The American university, which has a dual mission to offer an equal education in an inclusive setting to an increasingly diverse student body and to uphold stringent protections for academic freedom and free speech, is being torn apart by the tensions between these two roles. But the university’s dual responsibilities— as guardian of a campus that is truly open to both all students and to all ideas—can and must be reconciled. Berkeley has a duty to ensure that all students, and particularly those who are most vulnerable, are kept physically safe, free from discrimination, and psychologically supported to a point where they can learn and thrive. It must also uphold the university’s role as a forum where all viewpoints are allowed to be heard, even those that may be offensive or even hurtful to others.
In the Berkeley case, the weight of the blame belongs with those groups that seriously and credibly threatened violence if Coulter spoke. To threaten violence is a crime; such speech is not protected. No protected speech, no matter how offensive, can justify resort to violence. To accept the idea that a planned speech that had not yet taken place could constitute a valid provocation to violence would allow our government to constrain all manner of speech—a power that our constitution and courts have repeatedly rejected. No reputable group that aligns with either progressive or conservative values, both of which embrace the protection of free speech, can condone or tolerate allies willing to resort to violence. That racial minorities, immigrants, women, and LGBT individuals are disproportionately victimized by violence is not a truth that can in any way legitimize violence in the name of protecting those groups from noxious speech.
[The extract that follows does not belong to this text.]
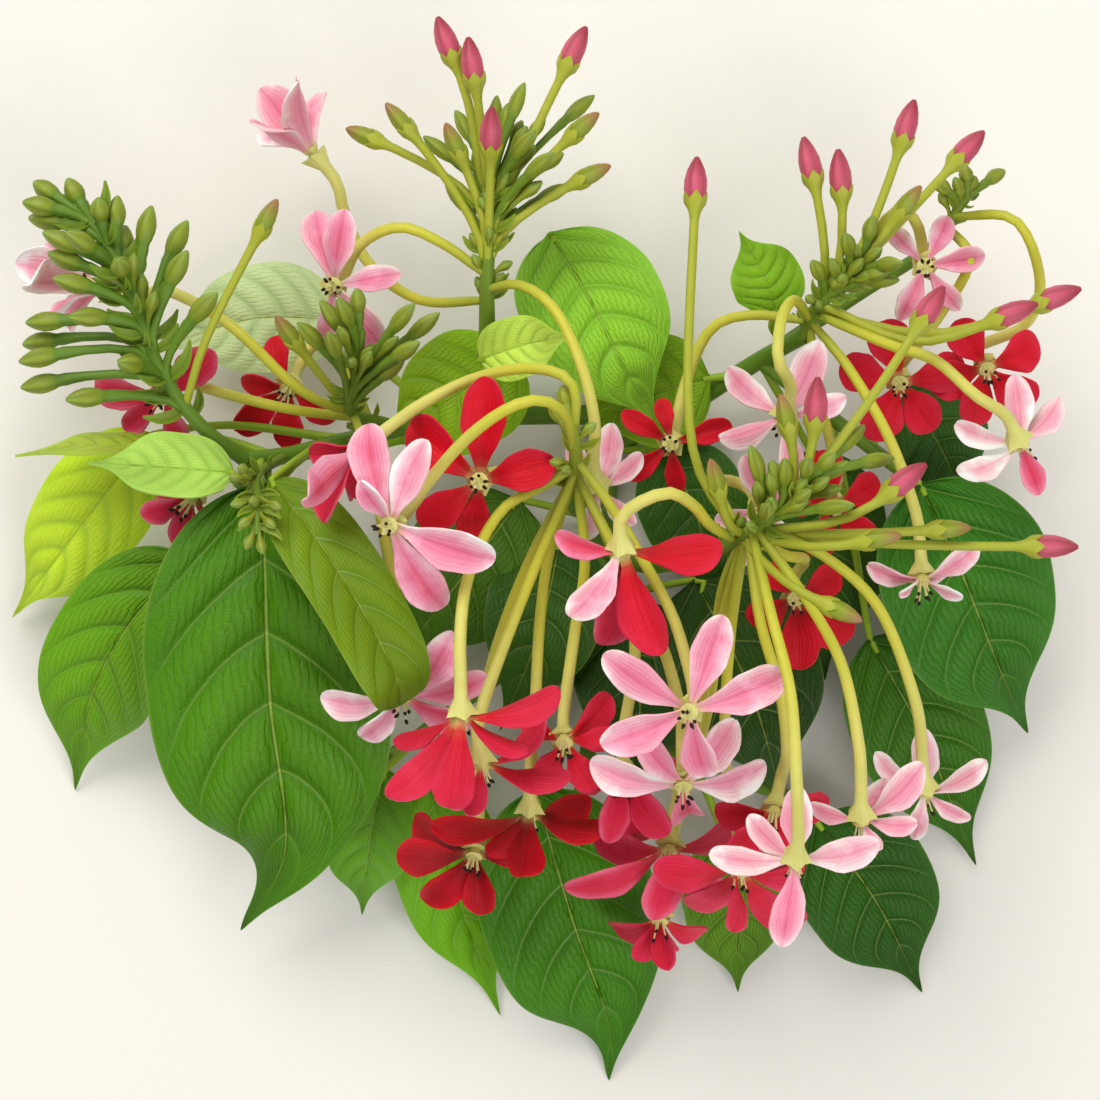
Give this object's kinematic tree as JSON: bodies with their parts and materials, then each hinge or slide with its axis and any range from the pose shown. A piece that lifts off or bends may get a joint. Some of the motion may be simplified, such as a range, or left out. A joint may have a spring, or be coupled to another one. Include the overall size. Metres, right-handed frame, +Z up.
{
  "type": "rangoon creeper",
  "caption": "Cut flowering spray of rangoon creeper, laid down: leafy vine with bud spikes, long arching floral tubes and star-shaped blooms from deep red to pale pink.",
  "frame": {"origin": "middle of the spray's bounding box, on the surface that it lies on", "axes": "+Z up from the surface; +Y toward the top of the picture, where the bud spikes point; +X to the picture's right"},
  "size_m": [0.2233, 0.2224, 0.0958],
  "materials": {
    "vine": "matt green bark",
    "spike": "soft yellow-green skin",
    "leaf": "satin dark green leaf",
    "light_leaf": "satin young yellow-green leaf",
    "pale_leaf": "matt pale green leaf",
    "red": "velvety deep red petal",
    "dark_red": "velvety dark red petal",
    "pink": "velvety pink petal",
    "pale_pink": "velvety petal, nearly white"
  },
  "bodies": {
    "root": {"vine": "vine", "leaf_front_large": "leaf", "leaf_front_curled": "light_leaf", "leaf_left_small": "leaf", "leaf_left_light": "light_leaf", "leaf_left_low": "leaf", "leaf_left_edge": "light_leaf", "leaf_bottom_left": "leaf", "leaf_bottom_bright": "light_leaf", "leaf_bottom_large": "leaf", "leaf_bottom_right": "leaf", "leaf_right_low": "leaf", "leaf_right_middle": "leaf", "leaf_right_large": "leaf", "leaf_top_round": "leaf", "leaf_top_pointed": "leaf", "leaf_top_middle": "light_leaf", "leaf_top_pale": "pale_leaf", "spike_left": "spike", "spike_inner_left": "spike", "spike_top": "spike", "spike_top_right": "spike", "spike_right": "spike", "spike_middle": "spike", "spike_back_right": "spike", "spike_young": "spike", "bloom_front_pink": "pink", "bloom_front_pink_low": "pink", "bloom_centre": "red", "bloom_upper_red": "red", "bloom_left_pink": "pink", "bloom_far_left_pink": "pink", "bloom_lower_red": "red", "bloom_lower_red_second": "red", "bloom_dark_cluster": "dark_red", "bloom_yellow_throat": "red", "bloom_bottom_red": "red", "bloom_lowest_red": "dark_red", "bloom_droplet_red": "red", "bloom_right_white": "pale_pink", "bloom_right_hidden_red": "red", "bloom_right_pink": "pale_pink", "bloom_far_right_pale": "pale_pink", "bloom_right_shelf": "pale_pink", "bloom_right_fan": "pale_pink", "bloom_upper_right_pink": "pink", "bloom_middle_red": "red", "bloom_middle_pale": "pale_pink", "bloom_upper_left_pink": "pink", "bloom_top_left_half_open": "pink", "bloom_back_left_red": "red", "bloom_far_left_pale": "pale_pink", "bloom_left_behind": "red", "bloom_under_leaf": "red", "bloom_behind_curl": "pink", "bloom_back_right_red": "red", "bloom_top_right_pink": "pink", "bloom_behind_right_spike": "pale_pink", "bloom_behind_right_red": "red", "bloom_right_dark": "dark_red"}
  },
  "joints": []
}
While diverse student bodies may think that closing off offensive speech helps to make for a more hospitable environment, they run the risk that while universities admit students from an ever-expanding range of backgrounds, the education they receive once inside the gates grows narrower and narrower.
But the Berkeley situation has more blame to go around. A critical decision must be drawn between the decision to invite a speaker to campus and the decision to disinvite. At Berkeley, as at many schools, decisions to invite are decentralized: any accredited student organization is ordinarily free to invite whom they like and book a room to host them. This is as it should be: students should have the chance to shape the intellectual discourse that surrounds them, even if it means they will sometimes give a platform to viewpoints that deeply offend other students or run counter to the university’s values. This isn’t to deny the role of discretion and discernment in conferring invitations: student groups, academic departments, and university officials should all exercise their best judgment in asking whether the guests they are thinking of inviting have valuable and distinctive ideas, perspectives, and expertise to offer the campus community. It’s not wrong to ask whether certain guests will cause genuine hurt to fellow students and it’s commendable to take those feelings into consideration before invitations are made. But ultimately the decisions, appropriately, rest with the many duly constituted campus bodies who extend the invitations in the first place.
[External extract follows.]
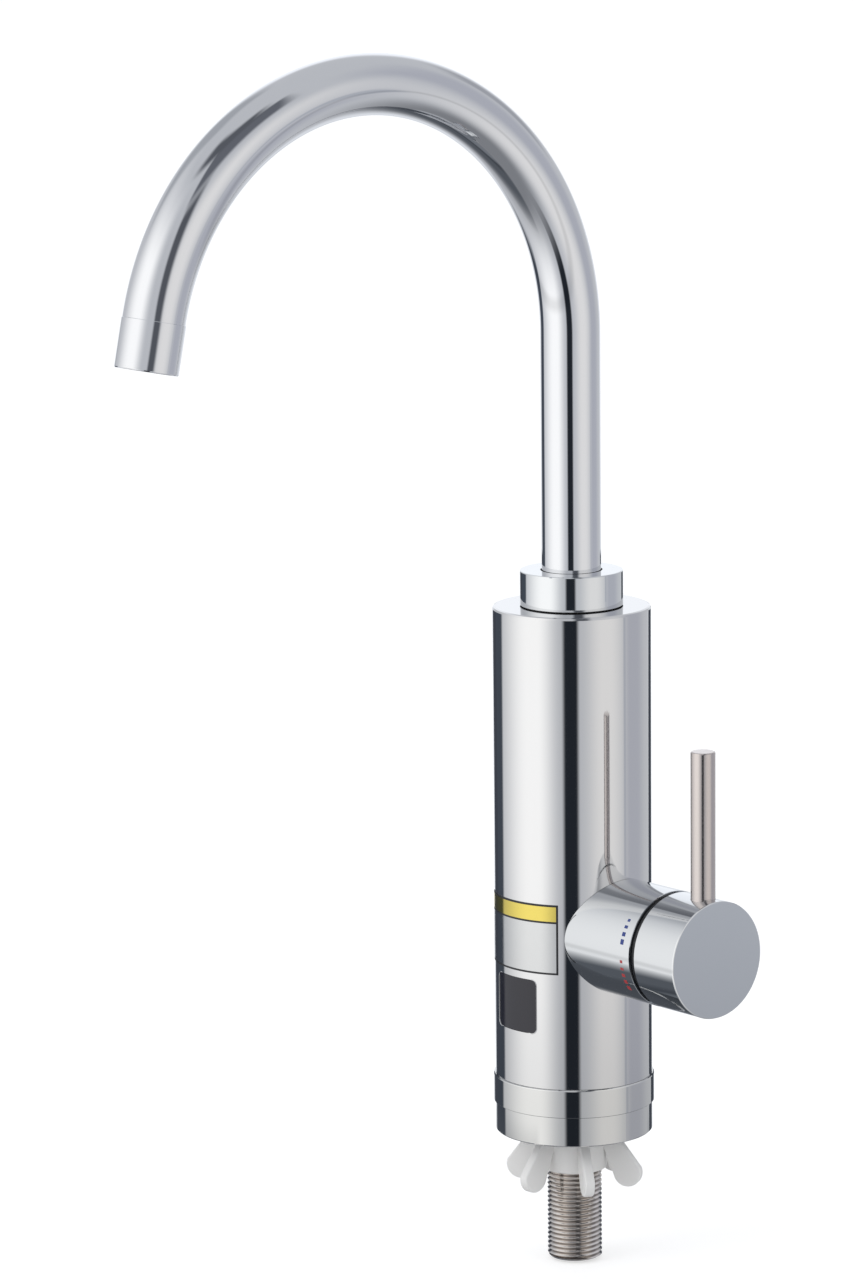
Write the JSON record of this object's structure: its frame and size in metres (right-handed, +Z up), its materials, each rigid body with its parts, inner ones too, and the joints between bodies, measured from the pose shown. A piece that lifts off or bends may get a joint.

While campuses are right to allow invitations to be issued liberally, disinvitations should happen very sparingly. Although disinvitations prompted by the anticipated content of a campus speech may be legal and constitutional, they are still wrong in principle, for the same reason that prior restraint—the suppression of material before it is aired or published—and other forms of pre-publication censorship rejected by US courts and inimical to a free society. Such disinvitations privilege one set of views over others, constrict the autonomy of students and deprive audiences of the opportunity to hear out viewpoints before a speaker can even open her mouth. If a guest has been invited through established procedures that apply equally to all campus groups, then for university officials to disinvite the guest is to discard those neutral procedures in favor of the subjective preferences of those who object to the speech. Instead of calling for invitations to be rescinded or speeches to be canceled, students who object to a speaker’s ideas should protest vociferously (but non-violently), hold counter-programming, offer rebuttals; in short, make their views known in any way short of preventing the rejected speech from being voiced or heard.
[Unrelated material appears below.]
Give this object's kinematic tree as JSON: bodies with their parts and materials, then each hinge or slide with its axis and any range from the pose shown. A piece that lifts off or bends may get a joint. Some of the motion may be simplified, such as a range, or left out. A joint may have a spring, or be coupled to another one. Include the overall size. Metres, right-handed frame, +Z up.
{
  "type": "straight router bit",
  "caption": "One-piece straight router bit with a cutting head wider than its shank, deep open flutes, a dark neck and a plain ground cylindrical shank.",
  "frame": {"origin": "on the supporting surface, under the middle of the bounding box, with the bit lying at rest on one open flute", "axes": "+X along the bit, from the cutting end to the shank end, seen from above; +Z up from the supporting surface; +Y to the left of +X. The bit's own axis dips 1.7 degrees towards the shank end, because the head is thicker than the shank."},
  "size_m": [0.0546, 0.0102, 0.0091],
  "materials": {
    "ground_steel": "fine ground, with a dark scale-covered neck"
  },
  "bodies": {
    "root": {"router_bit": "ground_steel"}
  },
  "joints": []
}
When credible threats of violence emerged in response to Ann Coulter’s planned speech, the best approach would have been for university officials, speech organizers, Coulter, and the leaders of credible non-violent protest groups to open dialogue about how to collectively reject thuggery, enable the speech to proceed, and let peaceful protesters have their say. Instead, the terms for the speech were litigated through the media, with dates, times, and restrictions being mooted and rejected by parties that may have been more interested in a public relations and legal battle than in actually getting Coulter to campus. Some of the university’s conditions—for example requiring that the speech happen in daylight hours— seem well warranted. But Berkeley fell short in explaining why other constraints it imposed, including requiring that the speech be held after the end of classes, were narrowly drawn to meet safety concerns without dampening Coulter’s ability to be heard.
Upholding free speech isn’t always easy; it can require creativity, flexibility, and compromise across groups with very different views. While bellicose debates over the merits of a particular speaker or her antagonists may make good fodder for cable television, genuine defenders of free speech should focus on the serious barriers to an open campus—including socio-economic, racial, gender, and political divisions, as well as entrenched intolerance for opposing viewpoints— and set about to help address them. The values of diversity and inclusion on the one hand, and of free speech and academic freedom on the other, are collectively sacrosanct. Making them fit together is an exercise in problem-solving, not grandstanding.